In 1970, Tanaka and a group of student members of Japan's far left Red Army Faction successfully seized a Japan Air Lines jet and flew it from Tokyo to the North Korean capital, Pyongyang. There they were welcomed as heroes by the late dictator, Kim Il Sung. Several have since died or disappeared; one was extradited to Tokyo yesterday for a terrorist attack after turning up in Peru. Of Tanaka, almost nothing had been heard for 26 years.

For supplying the notes passed off to the Pattaya shopkeeper, Tanaka goes on trial in Thailand next week. Japanese police are pressing for their own extradition order to prosecute him for the notorious hijacking. But the people with the most pressing questions of all are the US Secret Service, guardians of the nation's currency. For Tanaka's capture appears to offer the final link in the chain directly linking Super-K dollars with the North Korean government.

The arrest of Tanaka was sensational in itself. Apparently aware that he was being trailed, he disappeared at the end of March into the North Korean embassy in Phnom Penh. Two days later, a black Mercedes with darkened windows and diplomatic plates left the compound for the Vietnamese border. The pursuing Cambodian police car got a flat tyre, but caught up with the limo at a border post where its occupants were frantically pressing bundles of dollar bills onto the bemused guards. Escorted back to the capital, the car once again made a break for freedom, but it was finally cornered. Inside were three North Korean diplomats, $30,000 in (genuine) cash and Yoshimi Tanaka.

The drive to the Vietnamese border appears to have been the return journey of a highly organised counterfeit money-laundering operation based in the heart of Pyongyang. It is said to produce phony passports and foreign driving licences, as well as up to $10m in fake bills every year. Embassy staff carry the bills out in diplomatically protected suitcases and launder the money in Africa, the Middle East and Asia. Having passed through multiple banks and portfolios, the money - by this time transmuted into real dollars - is carried back to Pyongyang the same way it left.

Understandably, the US government plays down the extent to which its currency has been corrupted: according to official sums, little more than $200m, or one in 2,000 of the $380bn in circulation are fakes. But by Mr Matsumura's reckoning the bogus rate is closer to one dollar in 50 worldwide, and one in 10 in Russia and south-east Asia.

With the growing sophistication of computers, capable of scanning thousands of notes to come up with a near perfect image for printing, forgery is getting easier.

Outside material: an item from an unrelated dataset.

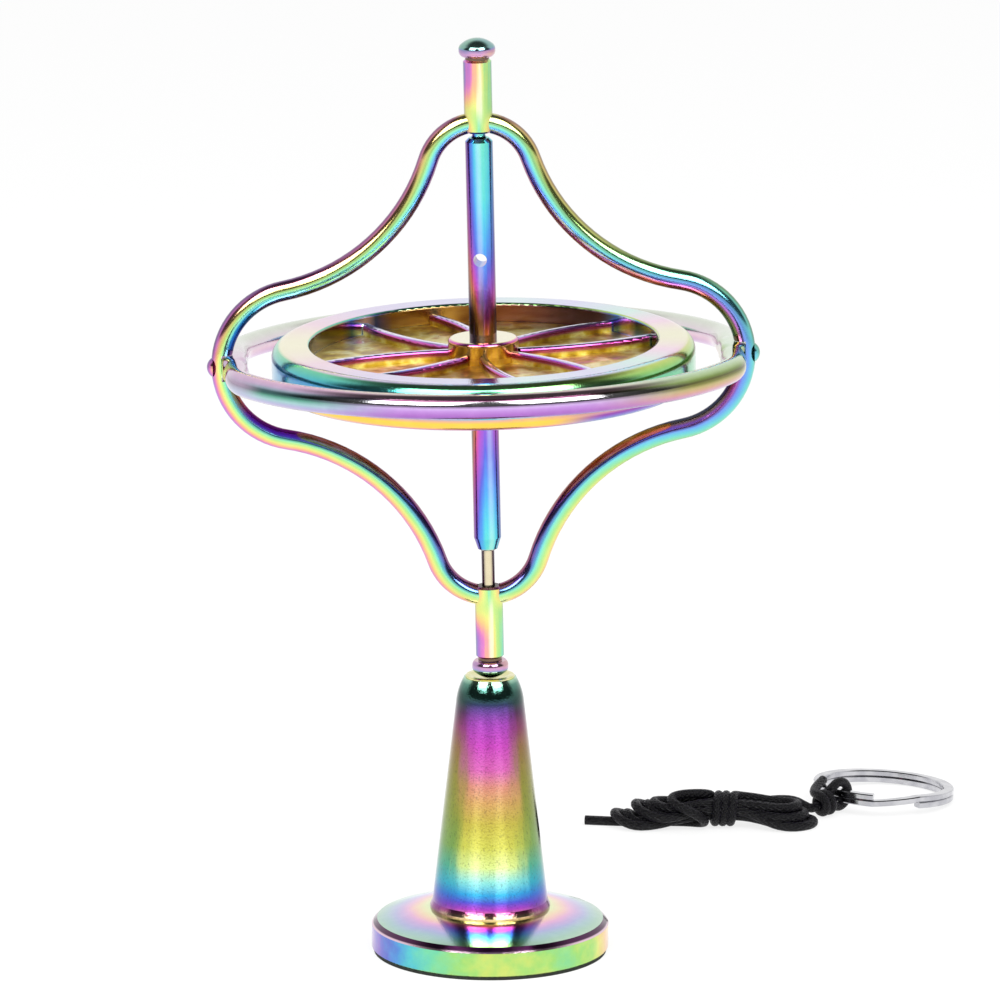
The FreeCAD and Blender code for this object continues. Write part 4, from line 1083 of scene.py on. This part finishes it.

Mr Matsumura has identified an "ultra-super-note", undetectable even to his machine, which has nonetheless won three years of advance orders from all over the world, at $2,000 a time.

The US Federal Reserve is in the process of replacing the old $100 bill with a new design, incorporating a watermark, inlaid thread and microprinting. "The Americans are very confident about their new note, but when it came out I predicted there would be a new fake in a matter of months. Actually, they have already appeared."